En medio de Las Nubes los protagonistas vivirán esa historia romántica inevitable que se da cuando dos desconocidos fingen estar casados y ese engaño los obliga a dormir en la misma habitación y a compartir el pan y la sal, y las miradas comienzan a ser coqueteo, seducción involuntaria y complicidad final.
Debo de confesar que ese enamoramiento me ha sucedido con los vinos del Nuevo Mundo, en especial con los de California, la Baja California y Querétaro. Vivía casado con los franceses y españoles. Era un devoto marido que se rendía a los Crus y los Reserva y les rendía total fidelidad hasta que un día me fui de picos pardos a la Finca Viña Dolores de Freixenet México y al Valle de Guadalupe en Ensenada. Y finalmente a Sonoma, Napa y Paso Robles en la California.
Al principio fingí el encandilamiento: al probar cada uno de esos vinos me resultaba imposible no compararlos con los de mis esposas europeas. Después de varios sorbos comenzó un coqueteo interesante.
Tras el agitamiento circular de la copa, la adherencia marcaba unas sugerentes piernas que me invitaban a sorber el jugo de uva fermentado. Mi lengua se empapaba del elíxir que invadía la boca entera y en una forma misteriosa los aromas y sabores del vino me permitían sentir su pertenencia a la tierra que visitaba: la sierra queretana con su paisaje de contrastes entre la temporada de lluvias y la de secas, su Peña de Bernal, los acitrones, los chilacayotes y calabazates cristalizados. O la sorpresa del chorro de agua de La Bufadora que se asemeja al de una ballena de las que llegan a las costas de Ensenada y que le da ese toque salino al vino del Valle, y que acompaña de maravilla a los sabores de las tostadas de La Guerrerense.
Y finalmente el vino de California que crece en la ruta de las misiones, entre bosques majestuosos de secuoyas soberbias que le confieren un toque especial de sotobosque a los vinos tintos en su retrogusto.
Al principio creí que la experiencia se debía a la suerte: me habían tocado buenos vinos en esa “mi primera vez”, pero no. El romance se fue extendiendo y cada nueva cata superaba a la anterior. ¿En qué consiste la magia del vino del Nuevo Mundo?
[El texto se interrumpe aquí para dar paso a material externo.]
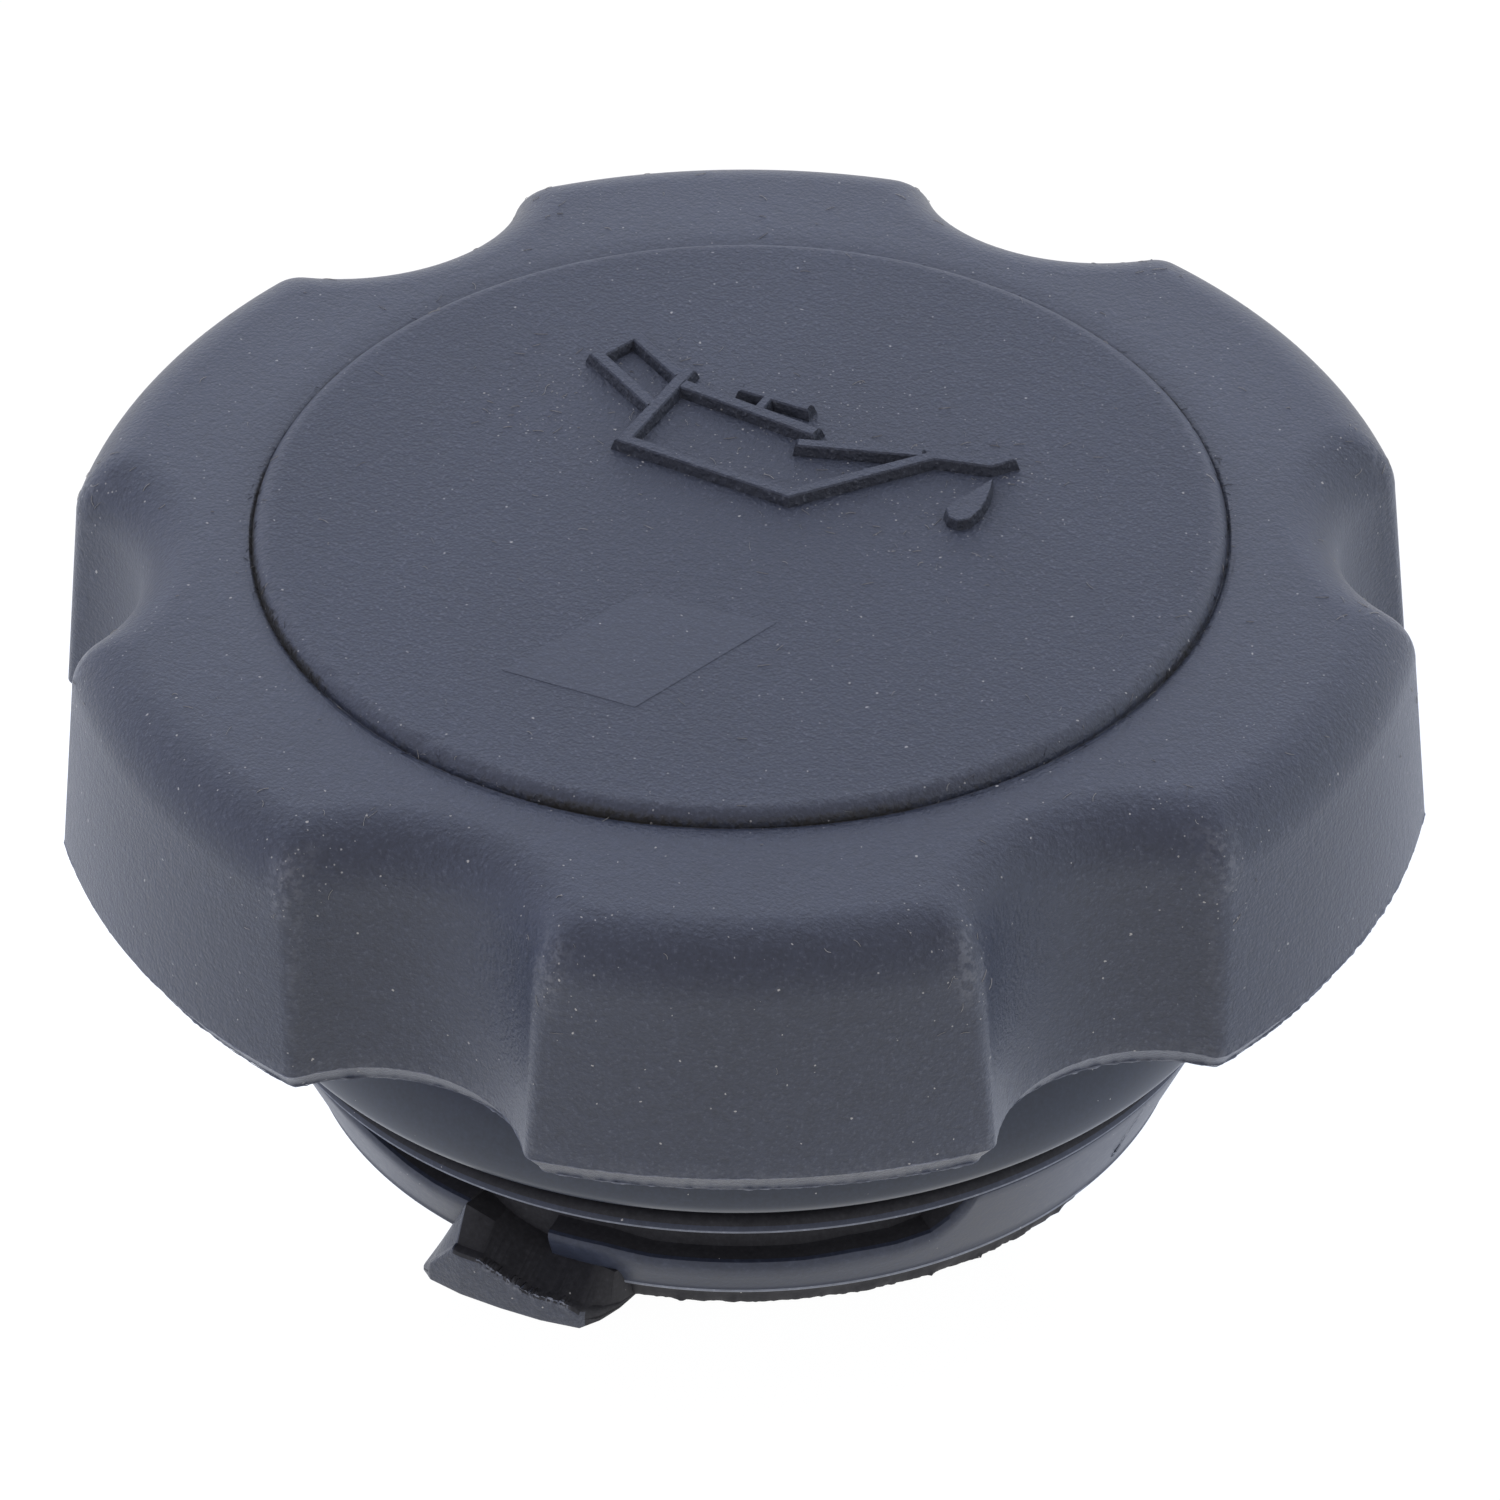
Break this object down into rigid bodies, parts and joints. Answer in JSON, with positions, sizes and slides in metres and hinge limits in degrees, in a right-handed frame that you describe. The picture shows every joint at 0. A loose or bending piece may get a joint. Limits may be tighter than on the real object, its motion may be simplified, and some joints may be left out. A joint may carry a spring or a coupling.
{
  "type": "oil filler cap",
  "caption": "Lobed plastic oil filler cap with a hollow bayonet spigot, two ramped lugs and a rubber sealing ring that closes an engine's filler neck.",
  "frame": {"origin": "on the cap's axis, in the plane of the spigot's bottom rim, on which the cap stands", "axes": "+Z along the cap's axis, from the spigot up to the grip's top; +X through the middle of a lobe, the way the oil-can sign reads; the two bayonet lugs point to -Y and +Y"},
  "size_m": [0.066, 0.0646, 0.0312],
  "materials": {
    "cap_plastic": "fine spark-eroded grain on dark slate grey glass-filled plastic",
    "seal_rubber": "smooth moulded rubber with a slight sheen"
  },
  "bodies": {
    "root": {"cap_body": "cap_plastic", "sealing_ring": "seal_rubber"}
  },
  "joints": []
}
La respuesta la encontramos en la película de Un paseo por las nubes. En la secuencia que narra la bendición de la vendimia en la iglesia del lugar por el cura, se ve de pronto llegar a cada grupo étnico con su propio vino, y entonces los alemanes llegan con sus vestidos, música y botellas de vino igual que los italianos con su tarantela y el pan de horno de piedra elaborado con un poco de aceite de oliva y sus garrafas de vino. Finalmente los mexicanos que llegan a caballo en traje de charro con el vino bajo el brazo para recibir la bendición de Dios.
Lo mismo sucede hoy en día en el Valle de Guadalupe donde hay lo mismo la comunidad rusa de los Bibayoff o los Backhoff de Monte Xanic y los catalanes de Freixenet México en Querétaro. Todos esos grupos han llegado a esta tierra para compartir la cultura ancestral del vino y en su proceso de arraigo se han enamorado del terroir americano, donde la libertad y la comunión de los hombres es posible gracias al divino líquido de Dionisios.
Las fiestas de la vendimia en el Nuevo Mundo son divertidas, guapachosas, eróticas y báquicas. Son una celebración a la vida con toda su intensidad y el desparpajo posible. Recuerdo una ocasión en que estuve en Healdsburg, en el valle del río Russian, en la región de los viñedos de California. Un día a la semana, en medio de la ajetreada vendimia, los productores patrocinaban a un grupo de música para que tocara en el quiosco del pueblo y todos llegaban a disfrutar de un picnic en el parque con sus vinos y delicias culinarias.
Los asistentes se paraban a bailar las canciones moviditas de Billy Joel, los blues de Aretha Franklin y las románticas inmortalizadas por Joe Cocker. Todo era como un revoltijo: gabachos, rusos y muchos mexicanos al ritmo del swing. No faltaron canciones mexicanas como el Cielito Lindo, Allá en el rancho grande y una que otra de los Tigres del Norte.